In questi giorni ho anche sentito parlare di narrazione, di come i giornali modifichino la realtà per darle un indirizzo specifico. Cosa che ho trovato controversa perché la narrazione è per definizione controversa. Non di rado la si critica nel momento in cui non è utile e la si usa quando serve. Senza scomodare la Fallaci in una posizione personale che molti conoscono, Eugenia Toni nel suo commento ci ha dato un ottimo esempio di narrazione che si è rivoltata contro le donne stesse.

E questi sono i problemi di cui abbiamo parlato questa settimana e di cui dobbiamo continuare a parlare. Perché dire “bisogna educare i giovani” non basta più senza identificare chi deve farlo, senza assumersene la responsabilità. Perché dire “dobbiamo inasprire le pene” non è mai veramente servito.

È necessario aiutare le vittime ma anche comprendere e prevenire il problema. È necessario disinnescare quegli uomini nemici delle donne ma allo stesso tempo quelle donne nemiche delle donne. È necessario guardare all’uomo e alla donna come origine del problema che poi, purtroppo, nella sua espressione più drammatica viene maggiormente sofferta dalla donna.

Ma il problema è sociale, è comune. Non parlo di paesi diversi dall’Italia dove le dinamiche sono altre, parlo di oggi e qui. Parlo di genitori che non umilino i figli, di ragazzi che crescano con spirito critico, di ragazze che comprendano la sorellanza con altre ragazze e la fratellanza con i ragazzi. E ovviamente viceversa.

Parlo della consapevolezza che nella violenza i colpevoli e le vittime non sono i soli soggetti del caso specifico, ma anche chi è venuto prima, chi sta attorno, chi verrà dopo.

Forse, come ha detto Antonella Oriani a Cotidie Legere, noi non vedremo la fine di questa piaga.
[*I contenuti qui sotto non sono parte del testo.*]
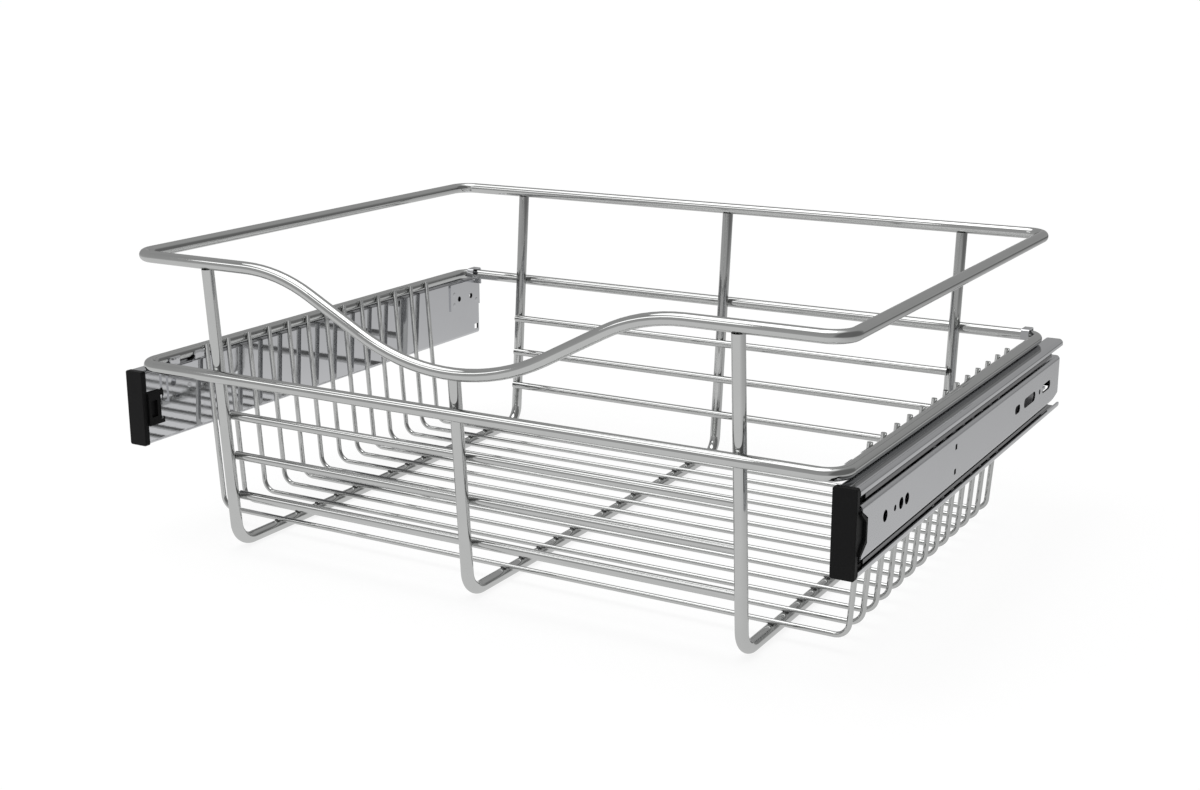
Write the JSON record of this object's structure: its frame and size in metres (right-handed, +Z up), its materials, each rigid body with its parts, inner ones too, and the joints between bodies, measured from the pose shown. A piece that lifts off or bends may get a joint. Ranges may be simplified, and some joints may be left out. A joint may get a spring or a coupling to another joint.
{
  "type": "pull out cabinet basket",
  "caption": "Chromed wire basket with a dipped front rim, carried at mid height on a pair of full-extension ball-bearing slides that screw to the side walls of a kitchen cabinet.",
  "frame": {"origin": "middle of the plan box with the basket pushed in, on the centre line between the two slides, level with the underside of the basket", "axes": "+X to the right as seen from the front, +Y to the back of the cabinet, +Z up"},
  "size_m": [0.4572, 0.3536, 0.176],
  "materials": {
    "chrome_wire": "bright chrome plating on welded steel rod",
    "zinc_steel": "bright zinc-plated rolled sheet",
    "oiled_steel": "rolled steel left dark, with a film of grease",
    "bearing_steel": "polished bearing balls",
    "black_plastic": "moulded black plastic, matt"
  },
  "bodies": {
    "wall_rails": {"wall_member_left": "zinc_steel", "lever_pin_left": "zinc_steel", "wall_member_right": "zinc_steel", "lever_pin_right": "zinc_steel"},
    "basket": {"back_bar_1": "chrome_wire", "back_bar_2": "chrome_wire", "back_bar_3": "chrome_wire", "carry_rail": "chrome_wire", "cross_wire_01": "chrome_wire", "cross_wire_02": "chrome_wire", "cross_wire_03": "chrome_wire", "cross_wire_04": "chrome_wire", "cross_wire_05": "chrome_wire", "cross_wire_06": "chrome_wire", "cross_wire_07": "chrome_wire", "cross_wire_08": "chrome_wire", "cross_wire_09": "chrome_wire", "cross_wire_10": "chrome_wire", "cross_wire_11": "chrome_wire", "cross_wire_12": "chrome_wire", "cross_wire_13": "chrome_wire", "front_bar_1": "chrome_wire", "front_bar_2": "chrome_wire", "front_bar_3": "chrome_wire", "rib_left": "chrome_wire", "rib_middle": "chrome_wire", "rib_right": "chrome_wire", "top_rim": "chrome_wire", "basket_member_left": "zinc_steel", "end_cap_left": "black_plastic", "front_bracket_left": "zinc_steel", "rear_bracket_left": "zinc_steel", "basket_member_right": "zinc_steel", "end_cap_right": "black_plastic", "front_bracket_right": "zinc_steel", "rear_bracket_right": "zinc_steel"},
    "middle_left": {"middle_member_left": "oiled_steel"},
    "outer_race_left": {"outer_retainer_left": "oiled_steel", "outer_balls_left": "bearing_steel"},
    "inner_race_left": {"inner_retainer_left": "oiled_steel", "inner_balls_left": "bearing_steel"},
    "lever_left": {"release_lever_left": "black_plastic"},
    "middle_right": {"middle_member_right": "oiled_steel"},
    "outer_race_right": {"outer_retainer_right": "oiled_steel", "outer_balls_right": "bearing_steel"},
    "inner_race_right": {"inner_retainer_right": "oiled_steel", "inner_balls_right": "bearing_steel"},
    "lever_right": {"release_lever_right": "black_plastic"}
  },
  "joints": [
    {"name": "basket_slide", "type": "slide", "parent": "wall_rails", "child": "basket", "axis": [0, -1, 0], "range_m": [0, 0.35]},
    {"name": "middle_left_slide", "type": "slide", "parent": "wall_rails", "child": "middle_left", "axis": [0, -1, 0], "range_m": [0, 0.175]},
    {"name": "outer_race_left_slide", "type": "slide", "parent": "wall_rails", "child": "outer_race_left", "axis": [0, -1, 0], "range_m": [0, 0.2625]},
    {"name": "inner_race_left_slide", "type": "slide", "parent": "wall_rails", "child": "inner_race_left", "axis": [0, -1, 0], "range_m": [0, 0.0875]},
    {"name": "lever_left_turn", "type": "hinge", "parent": "wall_rails", "child": "lever_left", "pos_m": [-0.22585, -0.05655, 0.0818], "axis": [1, 0, 0], "range_deg": [0, 6.5], "stiffness_Nm_per_rad": 0.02},
    {"name": "middle_right_slide", "type": "slide", "parent": "wall_rails", "child": "middle_right", "axis": [0, -1, 0], "range_m": [0, 0.175]},
    {"name": "outer_race_right_slide", "type": "slide", "parent": "wall_rails", "child": "outer_race_right", "axis": [0, -1, 0], "range_m": [0, 0.2625]},
    {"name": "inner_race_right_slide", "type": "slide", "parent": "wall_rails", "child": "inner_race_right", "axis": [0, -1, 0], "range_m": [0, 0.0875]},
    {"name": "lever_right_turn", "type": "hinge", "parent": "wall_rails", "child": "lever_right", "pos_m": [0.22585, -0.05655, 0.0818], "axis": [1, 0, 0], "range_deg": [0, 6.5], "stiffness_Nm_per_rad": 0.02}
  ],
  "couplings": [
    {"joint": "middle_left_slide", "follows": "basket_slide", "ratio": 0.5},
    {"joint": "outer_race_left_slide", "follows": "basket_slide", "ratio": 0.75},
    {"joint": "inner_race_left_slide", "follows": "basket_slide", "ratio": 0.25},
    {"joint": "middle_right_slide", "follows": "basket_slide", "ratio": 0.5},
    {"joint": "outer_race_right_slide", "follows": "basket_slide", "ratio": 0.75},
    {"joint": "inner_race_right_slide", "follows": "basket_slide", "ratio": 0.25}
  ]
}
E personalmente temo nemmeno i nostri figli. Ma se non cominciamo ad analizzare a tutto tondo il fenomeno andando oltre la propaganda e la narrazione, puntando all’analisi critica d’impostazione culturale che guardi a uomini e donne in maniera paritaria, non inizieremo nemmeno a risolverlo, ma lo replicheremo in maniere sempre differenti.

Continuamente, nella consapevolezza che le punizioni, per quanto necessarie, non serviranno a curare il male.